Thursday, December 18, 2014

How the Sony attack really happened has not yet been explained in detail, and we need to know now (Later: admin leak discovered)


News reports are still sketchy on why large corporations and governments are not able to protect themselves against determined hacking attacks.
  
Webroot has an interesting story, from Dec. 2, of how Sony’s own backup and restore was taken over, and the hacker owner shows up in Google Play, story here

The Independent (UK) has a detailed timeline of the Sony hack here
  
The New York Times has some details here  But the Daily Mail has a bigger story on the way the hyper-Communist country recruits cyber soldiers ("Bureau 121"), here.  And Slate gives Sony a real tongue-lashing here
Still, can a properly defined security system ward off any conceivable attack?  Experts haven’t explained exactly how "they" got in.  Was it ordinary malware from email attachments or thumb drives?  It sounds more likely that it was direct connection to IP addresses.  But properly designed firewalls should have prevented intrusion.
  
There’s also a question of what operating systems were being used.  Was it Windows Server?  More likely it was Unix or Linux.  IBM Mainframe OS’s are very difficult to hack, and I know from a previous job application that Warner Brothers has a lot of mainframe – but I don’t know about Sony.
  
Again, "you" can't tell content providers not to talk about North Korea or radical Islam -- otherwise no content would have integrity.  Large corporations, especially, and governments need to make their networks impenetrable.  I don't know why they can't do it, but a lot is at stake.  Do ISP's, cable providers, and social media sites have better security than Sony?  I believe so.  But no one has explained even how a company like Sony was so vulnerable -- outside of possibly a disaffected insider. 
       
Back in the 1998-2001 era, small ISP’s would get “attacked” by DDOS’s directed to their servers.  There are techniques for repelling such attacks by making the packets “bounce”, like robocalls.  In April 2002, two HTML files on my old “hppub.com” site (now doaskdotell.com) were hacked.  The hack started ina passage discussing suitcase nukes, in an essay posted shortly after 9/11.  A Unix Site Command had been left open at the ISP.  It has never happened again.  The idea that a particular passage was hacked is disturbing, but it hasn’t happened again, and no major terror attack (like what I was hypothesizing in that passage) has happened.  I simply reloaded (by WS-FTP) the clean file from a separate floppy backup when I discovered the problem and fixed it in one minute. I'll add that I do not have anyone's personal information;  people don't log on to my own sites.
     
Home and small business users can consider not linking all of their computers with one router, and keeping physical backups on their own as well as using the cloud.  It’s also safer to turn a machine off when it isn’t in use for a long period.  Some basic security is old school.  

Update: Later Dec. 18

CNN reports that apparently hackers stole Sony systems administrator credentials, to "fake" an inside job.  And, contrary to earlier reports, there is more evidence that some of the actual hacking may have originated inside North Korea, and been routed to other countries.  Still, it seems that Sony did a rather unprofessional job of managing its security, and didn't take symptoms seriously.  Why didn't it hire a professional security company? 

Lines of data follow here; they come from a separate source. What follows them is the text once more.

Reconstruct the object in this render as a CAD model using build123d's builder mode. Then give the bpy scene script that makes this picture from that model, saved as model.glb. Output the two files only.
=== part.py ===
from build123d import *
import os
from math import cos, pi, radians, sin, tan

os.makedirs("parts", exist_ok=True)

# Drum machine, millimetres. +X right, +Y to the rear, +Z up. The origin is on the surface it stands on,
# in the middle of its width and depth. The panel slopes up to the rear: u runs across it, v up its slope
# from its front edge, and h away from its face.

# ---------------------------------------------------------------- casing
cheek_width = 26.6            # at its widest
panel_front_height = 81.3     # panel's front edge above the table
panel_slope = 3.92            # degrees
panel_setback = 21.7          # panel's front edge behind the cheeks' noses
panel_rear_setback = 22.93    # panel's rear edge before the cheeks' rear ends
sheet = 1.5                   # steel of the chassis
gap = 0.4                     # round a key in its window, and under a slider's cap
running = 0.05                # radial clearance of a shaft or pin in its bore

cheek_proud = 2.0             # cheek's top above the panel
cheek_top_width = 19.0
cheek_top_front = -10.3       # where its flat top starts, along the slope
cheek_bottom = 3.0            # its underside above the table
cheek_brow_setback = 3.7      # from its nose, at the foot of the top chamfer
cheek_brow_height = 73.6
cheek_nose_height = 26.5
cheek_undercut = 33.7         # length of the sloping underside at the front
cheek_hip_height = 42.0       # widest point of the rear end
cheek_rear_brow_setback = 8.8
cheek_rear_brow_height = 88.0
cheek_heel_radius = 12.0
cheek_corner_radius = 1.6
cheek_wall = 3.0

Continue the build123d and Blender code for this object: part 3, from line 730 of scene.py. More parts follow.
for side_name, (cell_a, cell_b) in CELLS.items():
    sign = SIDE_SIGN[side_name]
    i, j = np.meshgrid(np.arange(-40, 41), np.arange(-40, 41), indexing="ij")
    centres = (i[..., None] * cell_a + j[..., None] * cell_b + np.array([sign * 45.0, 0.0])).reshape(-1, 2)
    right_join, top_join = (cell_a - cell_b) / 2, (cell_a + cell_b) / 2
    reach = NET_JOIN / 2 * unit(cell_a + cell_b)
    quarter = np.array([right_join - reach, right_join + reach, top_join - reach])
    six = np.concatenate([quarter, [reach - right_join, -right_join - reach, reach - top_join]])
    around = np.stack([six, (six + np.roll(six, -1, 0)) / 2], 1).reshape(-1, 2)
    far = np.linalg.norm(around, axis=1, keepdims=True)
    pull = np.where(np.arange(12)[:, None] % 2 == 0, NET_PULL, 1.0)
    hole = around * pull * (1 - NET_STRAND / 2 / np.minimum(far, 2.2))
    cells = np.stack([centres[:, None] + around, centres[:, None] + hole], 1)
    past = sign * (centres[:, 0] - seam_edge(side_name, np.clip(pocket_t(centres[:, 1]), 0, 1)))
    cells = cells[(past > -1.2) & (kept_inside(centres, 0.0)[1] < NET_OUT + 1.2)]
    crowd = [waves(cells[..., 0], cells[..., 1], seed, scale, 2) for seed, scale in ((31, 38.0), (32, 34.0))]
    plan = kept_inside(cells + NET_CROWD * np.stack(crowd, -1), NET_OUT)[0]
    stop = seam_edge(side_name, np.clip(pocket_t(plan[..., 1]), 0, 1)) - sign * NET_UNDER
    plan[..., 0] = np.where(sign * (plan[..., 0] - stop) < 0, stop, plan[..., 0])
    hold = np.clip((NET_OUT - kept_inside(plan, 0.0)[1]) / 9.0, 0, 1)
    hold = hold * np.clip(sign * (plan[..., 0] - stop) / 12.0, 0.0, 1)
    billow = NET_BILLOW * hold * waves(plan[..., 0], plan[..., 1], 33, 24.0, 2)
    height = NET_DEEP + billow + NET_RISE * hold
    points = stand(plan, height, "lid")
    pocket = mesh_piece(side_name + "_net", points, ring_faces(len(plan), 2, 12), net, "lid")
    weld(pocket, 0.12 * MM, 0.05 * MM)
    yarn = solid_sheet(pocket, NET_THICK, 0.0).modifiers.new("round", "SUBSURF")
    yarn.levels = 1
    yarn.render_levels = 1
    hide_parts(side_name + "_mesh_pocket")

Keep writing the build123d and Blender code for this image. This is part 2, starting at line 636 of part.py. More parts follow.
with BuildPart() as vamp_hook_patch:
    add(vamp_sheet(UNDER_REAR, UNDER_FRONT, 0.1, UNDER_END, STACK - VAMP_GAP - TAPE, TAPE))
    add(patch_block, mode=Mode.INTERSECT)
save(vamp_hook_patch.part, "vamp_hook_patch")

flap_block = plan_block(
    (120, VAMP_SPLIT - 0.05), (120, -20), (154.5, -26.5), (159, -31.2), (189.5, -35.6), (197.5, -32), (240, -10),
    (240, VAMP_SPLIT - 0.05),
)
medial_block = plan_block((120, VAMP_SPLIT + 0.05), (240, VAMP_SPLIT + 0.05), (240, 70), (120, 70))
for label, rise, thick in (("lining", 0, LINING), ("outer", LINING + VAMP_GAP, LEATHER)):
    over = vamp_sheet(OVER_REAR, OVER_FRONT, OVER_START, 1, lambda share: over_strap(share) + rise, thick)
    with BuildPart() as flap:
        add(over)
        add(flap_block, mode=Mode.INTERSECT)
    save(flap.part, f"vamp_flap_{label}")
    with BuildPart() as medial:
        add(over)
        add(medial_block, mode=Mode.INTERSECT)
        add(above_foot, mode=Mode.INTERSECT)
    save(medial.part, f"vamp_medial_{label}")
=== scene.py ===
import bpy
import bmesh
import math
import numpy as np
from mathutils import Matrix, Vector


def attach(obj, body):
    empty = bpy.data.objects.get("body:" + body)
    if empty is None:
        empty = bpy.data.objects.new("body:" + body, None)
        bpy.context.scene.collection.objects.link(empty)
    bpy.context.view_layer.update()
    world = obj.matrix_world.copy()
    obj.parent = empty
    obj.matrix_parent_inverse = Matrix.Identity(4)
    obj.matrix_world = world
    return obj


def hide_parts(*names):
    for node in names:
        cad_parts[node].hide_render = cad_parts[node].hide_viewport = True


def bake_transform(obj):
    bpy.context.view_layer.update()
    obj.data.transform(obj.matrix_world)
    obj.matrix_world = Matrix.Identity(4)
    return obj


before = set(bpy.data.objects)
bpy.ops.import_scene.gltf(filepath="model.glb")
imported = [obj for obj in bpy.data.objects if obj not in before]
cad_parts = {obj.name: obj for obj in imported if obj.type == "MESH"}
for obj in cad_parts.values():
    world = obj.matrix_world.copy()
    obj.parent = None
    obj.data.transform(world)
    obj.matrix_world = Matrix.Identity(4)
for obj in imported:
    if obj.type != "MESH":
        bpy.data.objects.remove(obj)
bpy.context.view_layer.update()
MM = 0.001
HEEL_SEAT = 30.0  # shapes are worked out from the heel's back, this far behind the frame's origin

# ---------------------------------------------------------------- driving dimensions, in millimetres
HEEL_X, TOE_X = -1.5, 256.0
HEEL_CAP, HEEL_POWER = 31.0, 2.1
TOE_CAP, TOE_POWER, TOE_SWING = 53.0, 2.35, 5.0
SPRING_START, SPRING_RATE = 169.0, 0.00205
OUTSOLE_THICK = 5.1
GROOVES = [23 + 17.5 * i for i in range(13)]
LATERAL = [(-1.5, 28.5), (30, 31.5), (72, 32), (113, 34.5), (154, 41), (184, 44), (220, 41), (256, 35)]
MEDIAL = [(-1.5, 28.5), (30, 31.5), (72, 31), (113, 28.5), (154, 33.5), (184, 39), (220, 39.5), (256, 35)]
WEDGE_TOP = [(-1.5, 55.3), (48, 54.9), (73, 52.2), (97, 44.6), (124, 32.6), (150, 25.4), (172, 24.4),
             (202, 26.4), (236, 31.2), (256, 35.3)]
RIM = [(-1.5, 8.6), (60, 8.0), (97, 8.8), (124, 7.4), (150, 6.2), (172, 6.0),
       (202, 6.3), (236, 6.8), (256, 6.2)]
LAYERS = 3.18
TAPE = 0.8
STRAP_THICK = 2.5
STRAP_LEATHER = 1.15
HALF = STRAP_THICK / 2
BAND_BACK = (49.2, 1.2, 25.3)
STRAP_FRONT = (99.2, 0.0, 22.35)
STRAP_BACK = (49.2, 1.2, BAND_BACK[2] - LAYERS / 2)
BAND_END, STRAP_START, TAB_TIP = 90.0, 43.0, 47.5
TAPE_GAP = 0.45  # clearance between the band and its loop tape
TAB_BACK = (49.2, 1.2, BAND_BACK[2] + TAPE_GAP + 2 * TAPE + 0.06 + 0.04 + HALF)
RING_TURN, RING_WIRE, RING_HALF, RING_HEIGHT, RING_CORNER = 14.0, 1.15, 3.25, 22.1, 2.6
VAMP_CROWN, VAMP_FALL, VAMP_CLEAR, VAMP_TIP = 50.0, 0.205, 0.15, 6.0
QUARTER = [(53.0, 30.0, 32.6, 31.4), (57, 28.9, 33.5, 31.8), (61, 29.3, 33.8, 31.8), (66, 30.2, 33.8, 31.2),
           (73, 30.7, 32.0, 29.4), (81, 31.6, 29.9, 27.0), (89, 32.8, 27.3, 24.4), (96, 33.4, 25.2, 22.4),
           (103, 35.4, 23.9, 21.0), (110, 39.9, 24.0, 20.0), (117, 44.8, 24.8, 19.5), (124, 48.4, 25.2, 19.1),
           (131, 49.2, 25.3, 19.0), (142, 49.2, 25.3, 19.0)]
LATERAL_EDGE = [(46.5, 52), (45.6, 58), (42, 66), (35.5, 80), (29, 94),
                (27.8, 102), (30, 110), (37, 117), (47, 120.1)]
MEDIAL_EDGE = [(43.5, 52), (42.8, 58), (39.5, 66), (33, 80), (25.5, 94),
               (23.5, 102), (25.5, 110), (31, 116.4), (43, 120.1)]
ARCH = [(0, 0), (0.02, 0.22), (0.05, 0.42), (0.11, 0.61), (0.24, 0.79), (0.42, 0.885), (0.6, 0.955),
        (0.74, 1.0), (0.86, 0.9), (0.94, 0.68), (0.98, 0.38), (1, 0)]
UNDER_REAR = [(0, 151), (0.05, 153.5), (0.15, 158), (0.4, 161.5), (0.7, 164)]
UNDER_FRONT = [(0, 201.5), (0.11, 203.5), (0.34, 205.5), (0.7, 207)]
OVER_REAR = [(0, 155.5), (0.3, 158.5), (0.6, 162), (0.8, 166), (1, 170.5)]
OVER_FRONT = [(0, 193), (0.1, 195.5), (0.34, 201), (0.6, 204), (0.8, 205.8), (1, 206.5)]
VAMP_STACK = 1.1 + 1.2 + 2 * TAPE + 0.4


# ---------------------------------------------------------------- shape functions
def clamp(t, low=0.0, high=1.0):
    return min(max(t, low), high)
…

There is also a question of why crudely written hack or email (with language sometimes similar to what you see in overseas spam) was reported in the press, and not immediately sent to law enforcement in secret, so that Sony wouldn't be in a public "Catch 22" position.  Sony carelessly let itself get "outplayed" just as in a chess game.  
       
Every major corporation (power utilities, banks, Internet service providers) should be reviewing how it protects its administrator security right now -- tonight -- and tighten the ship.